Normalization independence also motivates the design of algorithms—such as batch-independent normalization layers, or the bias-rescaled independence test based on Hilbert–Schmidt norms (Djonguet et al., 2022)—with explicit invariance to normalization choices, streamlining both theoretical analysis and practical implementation.

7. Limitations, Exceptions, and Open Directions

Normalization independence is not universal. In batch normalization, performance and statistical estimations fundamentally depend on batch size and composition, limiting its invariance. In statistical inference for extremal independence, only particular normalization regimes (e.g., random norming) preserve structurally meaningful independence; deterministic norming schemes can introduce artifacts. In nuclear structure, the breakdown of normalization independence in the presence of strong mixing and loose binding is well-characterized and constrains inference protocols.

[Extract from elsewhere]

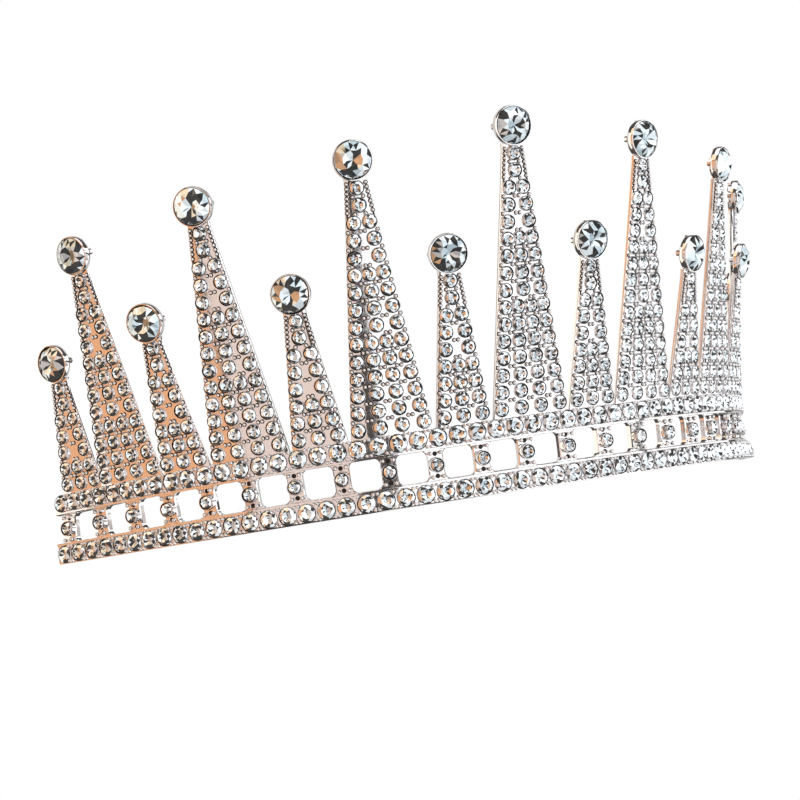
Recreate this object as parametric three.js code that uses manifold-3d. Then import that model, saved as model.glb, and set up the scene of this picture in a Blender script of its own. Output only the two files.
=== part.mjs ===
// A bridal tiara: a horseshoe band of two crystal rails joined by an openwork frame, which carries fifteen
// tapering spike plates that flare outwards. Each plate's hollowed tip holds a bezel cup and its crystal.
//
// Every piece is drawn on the flat pattern of the band and then bent onto the head's curve:
//   s runs along the band from its middle, h up the leaning face, d outwards from the setting plane.
import * as THREE from "three";
import { mergeVertices } from "three/addons/utils/BufferGeometryUtils.js";
import Module from "manifold-3d";

const wasm = await Module();
wasm.setup();

// Driving dimensions, in millimetres and degrees.
const gap = 0.3; // clearance between pieces that are soldered or set together

const railCrystals = 55; // in each rail
const railPitch = 3.4; // centre to centre of the rail crystals
const railCrystalDiameter = 3.05;
const railSpacing = 9.2; // centre line of one rail to the other
const railOuterHalf = 1.7; // lower rail's centre line to the edge that the band stands on
const railTopHalf = 1.45; // upper rail's centre line to the edge under the plates
const railGalleryHalf = 2.0; // rail edge on the gallery side, with its plain flange
const railThickness = 0.8;
const crystalSink = 0.35; // how far the rail's face lies behind the setting plane
const crystalRise = 0.8; // crown of a rail crystal in front of the setting plane

const bendRadius = 76.5; // of the round front of the band, at the setting plane
const bendHalfLength = 73.3; // band on each side of the middle that is bent round; the ends run straight
const leanFront = 5; // outward lean of the face at the middle
const leanFall = 12; // how much less it leans at the ends
const leanPower = 5; // how late along the band the lean falls away

const frameThickness = 1.2;
const postCount = 23;
const postsPerSpike = 1.5;
const postWidth = 2.8;
const firstPostInset = 2.3; // left end of the band to the centre of the first post
const frameEndInset = 0.9; // the frame stops short of the rails at both ends
const windowCorner = 1.1;

const spikeCount = 15;
const spikeEndMargin = 1.7; // band left free beyond the outermost plates
const tallFlare = 7; // how much further out than the band a tall plate leans
const shortFlare = 9;
const tallBase = 14.15; // width of a tall plate where it stands on the band
const tipWidth = 3.9;
const plateThickness = 1;
const tallestRows = 16; // rows of pavé crystals on the middle plate
const shortRows = 9; // on the short plates next to it
const rowPitch = 2.86;
const firstRowRise = 1.3; // plate's lower edge to the centre of its first row
const bezelReach = 4.55; // centre of the last row to the centre of the bezel cup

const cupDiameter = 6.8;
const cupDepth = 2.15;
const cupRim = 0.8; // in front of the setting plane
const cupWall = 0.35;
const cupFloor = 1;
const cupChamfer = 0.5;
const seatDepth = 0.7; // cup's rim down to the ledge that the crystal sits on
const topCrystalCrown = 1.4; // crystal in front of the cup's rim
const tableDiameter = 3.5;

const roundSides = 12; // facets of turned pieces
const plateColumns = 4; // how finely plates, rails and frame follow the bend
const frameColumns = 45;
const crystalSteps = 4; // along each rail crystal

// Where things lie, worked out from the sizes above.
const halfLength = (railCrystals * railPitch) / 2;
const restHeight = -railOuterHalf; // the plane that the band stands on, on the flat pattern
const bandTop = railSpacing + railTopHalf;
const spikePitch = (2 * (halfLength - spikeEndMargin)) / spikeCount;
const postPitch = spikePitch / postsPerSpike;
const plateBottom = bandTop + gap;
const railFront = -crystalSink;
const railBack = railFront - railThickness;
const frameFront = railBack - gap;
const frameBack = frameFront - frameThickness;
const plateFront = -gap / 2;
const plateBack = plateFront - plateThickness;
const shortBase = 2 * (spikePitch - gap) - tallBase;
const cupBack = cupRim - cupDepth;

const lean = (s) => THREE.MathUtils.degToRad(leanFront - leanFall * Math.abs(s / halfLength) ** leanPower);

// How far out and up the face's point at height h and depth d stands. A spike leans all over as the band
// does at the spike's middle, and flares outwards from the band's upper edge.
function profileAt(s, h, d, spike) {
  const tilt = lean(spike ? spike.s : s);
  const flared = tilt + THREE.MathUtils.degToRad(spike ? spike.flare : 0);
  const foot = spike ? plateBottom : h;
  const out = foot * Math.sin(tilt) + (h - foot) * Math.sin(flared) + d * Math.cos(flared);
  const up = foot * Math.cos(tilt) + (h - foot) * Math.cos(flared) - d * Math.sin(flared);
  return { out, up };
}

// A point of the flat pattern on the bent and leaning band.
function place(s, h, d, spike) {
  const bent = THREE.MathUtils.clamp(s, -bendHalfLength, bendHalfLength);
  const heading = bent / bendRadius;
  const straight = s - bent;
  const x = bendRadius * Math.sin(heading) + straight * Math.cos(heading);
  const y = bendRadius * (1 - Math.cos(heading)) + straight * Math.sin(heading);
  const { out, up } = profileAt(s, h, d, spike);
  return new THREE.Vector3(x + out * Math.sin(heading), y - out * Math.cos(heading), up);
}

// The place on the band of a point w across a spike, so that the spike keeps its true width.
function across(spike, w, h) {
  const curvature = Math.abs(spike.s) < bendHalfLength ? 1 / bendRadius : 0;
  return spike.s + w / (1 + curvature * profileAt(spike.s, h, 0, spike).out);
}

// The axes of a rigid piece on the band at s and h: X along the band, Y up the face and Z outwards.
function axesAt(s, h, spike) {
  const origin = place(s, h, 0, spike);
  const upwards = place(s, h + 1, 0, spike).sub(origin);
  const outwards = place(s, h, 1, spike).sub(origin);
  const along = new THREE.Vector3().crossVectors(upwards, outwards);
  return new THREE.Matrix4().makeBasis(along, upwards, outwards).setPosition(origin);
}

// A box of the flat pattern, cut into a grid and moved point by point.
function bendBox(columns, rows, move) {
  const geometry = new THREE.BoxGeometry(1, 1, 1, columns, rows, 1).translate(0.5, 0.5, 0.5);
  const points = geometry.attributes.position;
  for (let i = 0; i < points.count; i++) {
    const moved = move(points.getX(i), points.getY(i), points.getZ(i));
    points.setXYZ(i, moved.x, moved.y, moved.z);
  }
  return geometry;
}

function toSolid(geometry) {
  const bare = geometry.clone();
  for (const name of ["normal", "uv"]) bare.deleteAttribute(name);
  const merged = mergeVertices(bare, 1e-4);
  const triVerts = new Uint32Array(merged.index.array);
  return new wasm.Manifold(
    new wasm.Mesh({ numProp: 3, vertProperties: merged.attributes.position.array, triVerts }),
  );
}

function toGeometry(solid) {
  const mesh = solid.getMesh();
  const geometry = new THREE.BufferGeometry();
  geometry.setAttribute("position", new THREE.BufferAttribute(mesh.vertProperties, 3));
  geometry.setIndex(new THREE.BufferAttribute(mesh.triVerts, 1));
  geometry.computeVertexNormals();
  return geometry;
}

// The band's lower edge is cut level, so that it stands on a table all the way round.
function placeOnRest(s, h, d) {
  const point = place(s, h, d);
  if (h === restHeight) point.z = restHeight;
  return point;
}

const metal = () => new THREE.MeshStandardMaterial({ color: 0xd9d9dc, metalness: 1, roughness: 0.12 });
const crystal = () => new THREE.MeshStandardMaterial({ color: 0xf2f6fa, metalness: 0, roughness: 0.02 });

const tiara = new THREE.Group();

function addPiece(name, geometry, material) {
  const mesh = new THREE.Mesh(geometry, material);
  mesh.name = name;
  tiara.add(mesh);
  return mesh;
}

// A rail: a strip bent along the whole band, between two heights.
function railGeometry(low, high) {
  return bendBox(railCrystals, 1, (u, v, w) =>
    placeOnRest(
      THREE.MathUtils.lerp(-halfLength, halfLength, u),
      THREE.MathUtils.lerp(low, high, v),
      THREE.MathUtils.lerp(railBack, railFront, w),
    ),
  );
}

// A row of round crystals, cut with sloping crowns and joined where they almost touch.
function crystalRow(centre) {
  const back = railFront + gap;
  const join = 0.35; // height of the web between two crystals, as a share of a crystal's
  const tableShare = 0.72; // a crystal's table, as a share of its girdle
  return bendBox(railCrystals * crystalSteps, 1, (u, v, w) => {
    const step = Math.round(u * railCrystals * crystalSteps) % crystalSteps;
    const swell = Math.sqrt(Math.sin((step / crystalSteps) * Math.PI));
    const round = (railCrystalDiameter / 2) * Math.max(join, swell);
    const crown = THREE.MathUtils.lerp(1, tableShare, w);
    return place(
      THREE.MathUtils.lerp(-halfLength, halfLength, u),
      centre + (2 * v - 1) * round * crown,
      THREE.MathUtils.lerp(back, crystalRise, w),
    );
  });
}

// One window of the band frame, as the solid that cuts it, between two posts.
function frameWindow(index) {
  const width = (postPitch - postWidth) / 2;
  const height = railSpacing / 2 - railGalleryHalf;
  const r = windowCorner;
  const outline = new THREE.Shape();
  outline.absarc(width - r, height - r, r, 0, 0.5 * Math.PI);
  outline.absarc(r - width, height - r, r, 0.5 * Math.PI, Math.PI);
  outline.absarc(r - width, r - height, r, Math.PI, 1.5 * Math.PI);
  outline.absarc(width - r, r - height, r, 1.5 * Math.PI, 2 * Math.PI);
  const depth = frameThickness + 2 * gap;
  const prism = new THREE.ExtrudeGeometry(outline, { depth, bevelEnabled: false, curveSegments: 1 });
  const s = firstPostInset - halfLength + (index + 0.5) * postPitch;
  return toSolid(prism.translate(0, 0, frameBack - gap).applyMatrix4(axesAt(s, railSpacing / 2)));
}

function frameGeometry() {
  const end = halfLength - frameEndInset;
  let frame = toSolid(
    bendBox(frameColumns, 1, (u, v, w) =>
      placeOnRest(
        THREE.MathUtils.lerp(-end, end, u),
        THREE.MathUtils.lerp(restHeight, bandTop, v),
        THREE.MathUtils.lerp(frameBack, frameFront, w),
      ),
    ),
  );
  for (let i = 0; i < postCount - 1; i++) frame = frame.subtract(frameWindow(i));
  return toGeometry(frame);
}

addPiece("band_frame", frameGeometry(), metal());
addPiece("lower_rail", railGeometry(restHeight, railGalleryHalf), metal());
addPiece("upper_rail", railGeometry(railSpacing - railGalleryHalf, bandTop), metal());
addPiece("lower_rail_crystals", crystalRow(0), crystal());
addPiece("upper_rail_crystals", crystalRow(railSpacing), crystal());

// A spike's place, flare, width and height: tall and short plates by turns, lower towards the band's ends.
function spikeAt(number) {
  const fromMiddle = number - (spikeCount + 1) / 2;
  const tall = number % 2 === 0;
  const fallen = Math.abs(fromMiddle);
  const rows = tall ? tallestRows - fallen / 2 : shortRows - Math.round((fallen - 1) / 3);
  const bezelHeight = plateBottom + firstRowRise + (rows - 1) * rowPitch + bezelReach;
  return {
    s: fromMiddle * spikePitch,
    flare: tall ? tallFlare : shortFlare,
    base: tall ? tallBase : shortBase,
    bezelHeight,
  };
}

// A turned piece on the axis of a bezel cup.
// Its profile gives radius and height in front of the setting plane.
function turned(spike, profile) {
  const points = profile.map(([radius, height]) => new THREE.Vector2(radius, height));
  const lathe = new THREE.LatheGeometry(points, roundSides).rotateX(Math.PI / 2);
  return lathe.applyMatrix4(axesAt(spike.s, spike.bezelHeight, spike));
}

// A plate tapers straight from its base to the bezel cup, and its end is hollowed to the cup's round.
function plateGeometry(spike) {
  const { base, bezelHeight } = spike;
  const seatRadius = cupDiameter / 2 + gap;
  const neck = bezelHeight - seatRadius - gap;
  const heights = [plateBottom, (plateBottom + neck) / 2, neck, bezelHeight];
  const widths = [base, (base + tipWidth) / 2, tipWidth, tipWidth];
  const last = heights.length - 1;
  return bendBox(plateColumns, last, (u, v, w) => {
    const row = Math.round(v * last);
    const offset = (u - 0.5) * widths[row];
    const hollow = row === last ? Math.sqrt(seatRadius ** 2 - offset ** 2) : 0;
    const h = heights[row] - hollow;
    const depth = THREE.MathUtils.lerp(plateBack, plateFront, w);
    return place(across(spike, offset, h), h, depth, spike);
  });
}

function cupGeometry(spike) {
  const radius = cupDiameter / 2;
  return turned(spike, [
    [0, cupBack],
    [radius - cupChamfer, cupBack],
    [radius, cupBack + cupChamfer],
    [radius, cupRim],
    [radius - cupWall, cupRim],
    [radius - cupWall, cupRim - seatDepth],
    [0, cupBack + cupFloor],
  ]);
}

// A crystal with a pointed back, a girdle inside the cup's rim and a flat table.
function topCrystalGeometry(spike) {
  const girdle = cupDiameter / 2 - cupWall - gap;
  return turned(spike, [
    [0, cupBack + cupFloor + gap],
    [girdle, cupRim - seatDepth + gap],
    [girdle, cupRim],
    [tableDiameter / 2, cupRim + topCrystalCrown],
    [0, cupRim + topCrystalCrown],
  ]);
}

for (let number = 1; number <= spikeCount; number++) {
  const spike = spikeAt(number);
  const label = String(number).padStart(2, "0");
  addPiece(`spike_plate_${label}`, plateGeometry(spike), metal());
  addPiece(`bezel_cup_${label}`, cupGeometry(spike), metal());
  addPiece(`top_crystal_${label}`, topCrystalGeometry(spike), crystal());
}

// The origin lies at the middle of the underside of the whole tiara.
const box = new THREE.Box3().setFromObject(tiara, true);
tiara.position.set(-(box.min.x + box.max.x) / 2, -(box.min.y + box.max.y) / 2, -box.min.z);

const assembly = new THREE.Group();
assembly.add(tiara);

export default assembly;
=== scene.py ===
import math
import random

import bpy
import numpy as np
from mathutils import Matrix, Vector


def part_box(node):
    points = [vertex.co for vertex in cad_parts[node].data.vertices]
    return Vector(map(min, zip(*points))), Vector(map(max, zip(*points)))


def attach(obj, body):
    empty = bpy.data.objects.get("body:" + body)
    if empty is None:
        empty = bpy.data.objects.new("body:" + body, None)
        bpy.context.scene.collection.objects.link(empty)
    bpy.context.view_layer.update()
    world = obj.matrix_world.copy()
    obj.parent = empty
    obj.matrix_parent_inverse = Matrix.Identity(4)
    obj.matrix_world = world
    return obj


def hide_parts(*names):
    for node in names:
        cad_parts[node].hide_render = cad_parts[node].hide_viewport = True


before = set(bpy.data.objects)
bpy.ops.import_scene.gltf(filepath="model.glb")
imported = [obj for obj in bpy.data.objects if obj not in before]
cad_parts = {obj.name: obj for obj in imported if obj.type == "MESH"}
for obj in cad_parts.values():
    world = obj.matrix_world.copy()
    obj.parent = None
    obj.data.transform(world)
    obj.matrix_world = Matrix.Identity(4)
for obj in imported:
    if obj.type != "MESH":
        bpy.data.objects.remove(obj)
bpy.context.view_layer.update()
print("frame loaded:", len(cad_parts), "nodes")

mm = 0.001
draw = random.Random(7)  # every uneven turn and tilt comes from here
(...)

Current research continues to probe the frontiers: when can batch-independent methods fully substitute for batch-coupled schemes in deep learning (Labatie et al., 2021)? What are the optimal normalization-invariant statistics for high-dimensional independence testing (Djonguet et al., 2022)? How can scale-fixing and fairness be further disentangled in complex social choice scenarios (Kurata et al., 6 May 2025)? Understanding where normalization independence is assured, and where it is not, remains foundational for reliable modeling and inference.